I love my iPod Shuffle.
It’s not one of the teeny new metallic ones that seemingly have no controls on them; it’s not even one of the ones before that, or before that. It’s first-generation. You know – the white plastic ones that came with their own Handy Neck Lanyard.
The Shuffle was a pretty revolutionary concept for its time; at least in my very-late-adopter’s mind it was. It was the perfect accessory for the gym; much more convenient than the bulky CD Walkman I had been hauling around in a hip sack up until that point. With the Sleek New iPod Shuffle proudly displayed around my neck, I imagined myself to be cool as I listened to the same 50 songs being randomized over and over again.

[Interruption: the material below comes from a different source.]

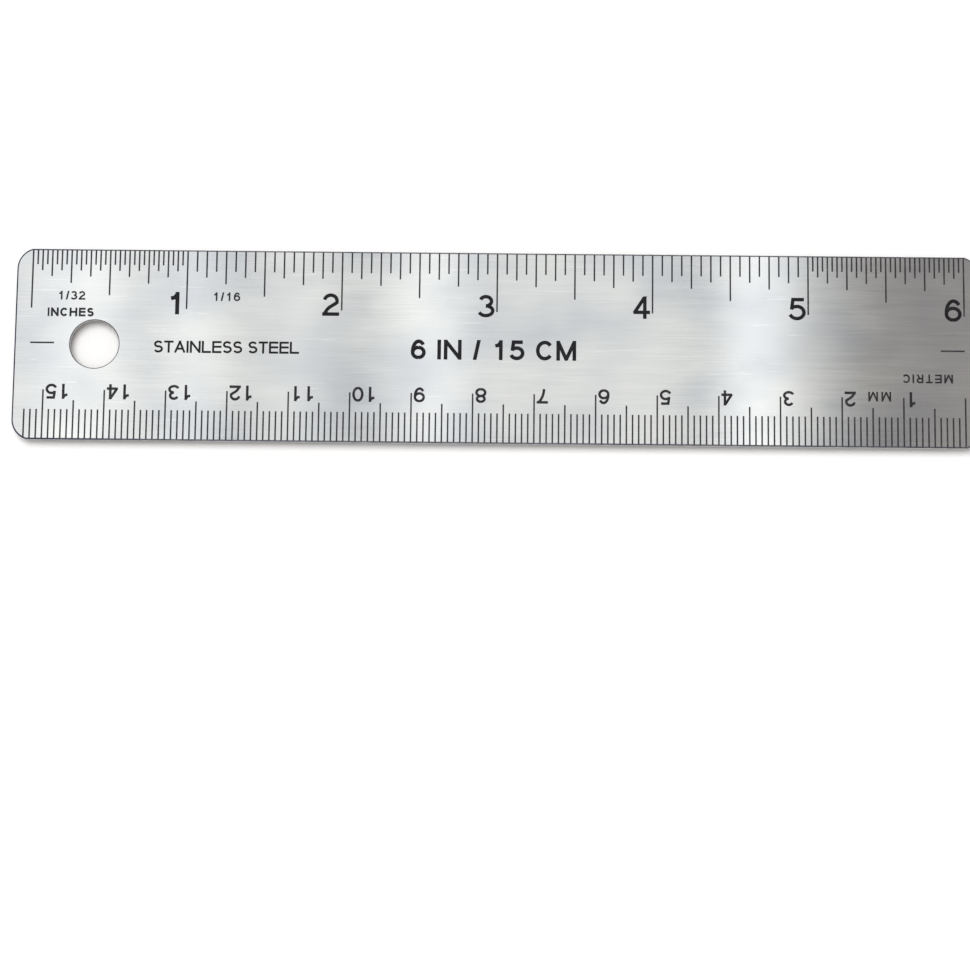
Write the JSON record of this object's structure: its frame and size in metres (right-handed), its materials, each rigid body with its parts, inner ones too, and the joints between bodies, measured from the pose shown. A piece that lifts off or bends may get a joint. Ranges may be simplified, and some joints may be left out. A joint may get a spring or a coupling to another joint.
{
  "type": "steel ruler",
  "caption": "Thin stainless steel ruler with rounded corners, a cork backing, a hanging hole and printed inch and metric scales.",
  "frame": {"origin": "middle of the ruler's footprint, on the surface that the cork lies on", "axes": "+X along the length, from the zero-inch end with the hanging hole to the zero-millimetre end; +Y towards the inch edge; +Z out of the printed face"},
  "size_m": [0.1576, 0.0318, 0.002],
  "materials": {
    "steel": "brushed lengthwise",
    "adhesive": "translucent tan film",
    "cork": "dark agglomerated cork, matte and granular",
    "print": "black enamel, satin"
  },
  "bodies": {
    "root": {"steel_blade": "steel", "adhesive_film": "adhesive", "cork_backing": "cork", "inch_lines": "print", "half_inch_lines": "print", "quarter_inch_lines": "print", "eighth_inch_lines": "print", "sixteenth_inch_lines": "print", "thirty_second_inch_lines": "print", "centimetre_lines": "print", "five_millimetre_lines": "print", "millimetre_lines": "print", "end_centre_lines": "print", "inch_numbers": "print", "centimetre_numbers": "print", "thirty_seconds_legend": "print", "sixteenths_legend": "print", "inches_legend": "print", "metric_legend": "print", "millimetre_legend": "print", "grade_legend": "print", "size_legend": "print"}
  },
  "joints": []
}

You could even use it as a USB key!
Despite reports of the eventual demise of the FGIS (First-generation iPod Shuffle) of almost every other owner I knew, mine was a true workhorse. Through years of use and abuse and days of being bullied into service in all kinds of nasty weather and sweaty conditions, it never so much as threw a single hissy-fit on me. Why upgrade to a newer, fancier one, when this one served me perfectly well?
That was, until a few weeks ago.
One day as I was gearing up to go for a nice long run, I pressed the “play” button on my FGIS and....nothing. After all these years of trusty performance and reliability it had quietly decided to launch a first, final and fatal protest. I was devastated.
FGIS forced me to make my first-ever visit to the Apple Store in downtown Montreal. As I glided through the giant glass doors and past the security guard I was immediately surrounded by buzzing hives of high-tech activity on all sides, while beads of We’re-Way-Cooler-Than-You’ll-Ever-Be dripped down onto me from the steel beams high above. Self-consciously I pushed the FGIS deep down into my pocket and tucked away my suddenly-very-antique-feeling Blackberry smartphone (though it was but a week old).
Eventually, of course, I bit the bullet and displayed the source of my anguish. FGIS had fallen ill, and was there anything to be done? The rumply teenaged salesperson stood agape, staring at FGIS. “Thatisthecoolest. Shuffledesign. Ever.” He’d never seen one of the antique ones before and was magnetically drawn to its retro style. I puffed a little with pride.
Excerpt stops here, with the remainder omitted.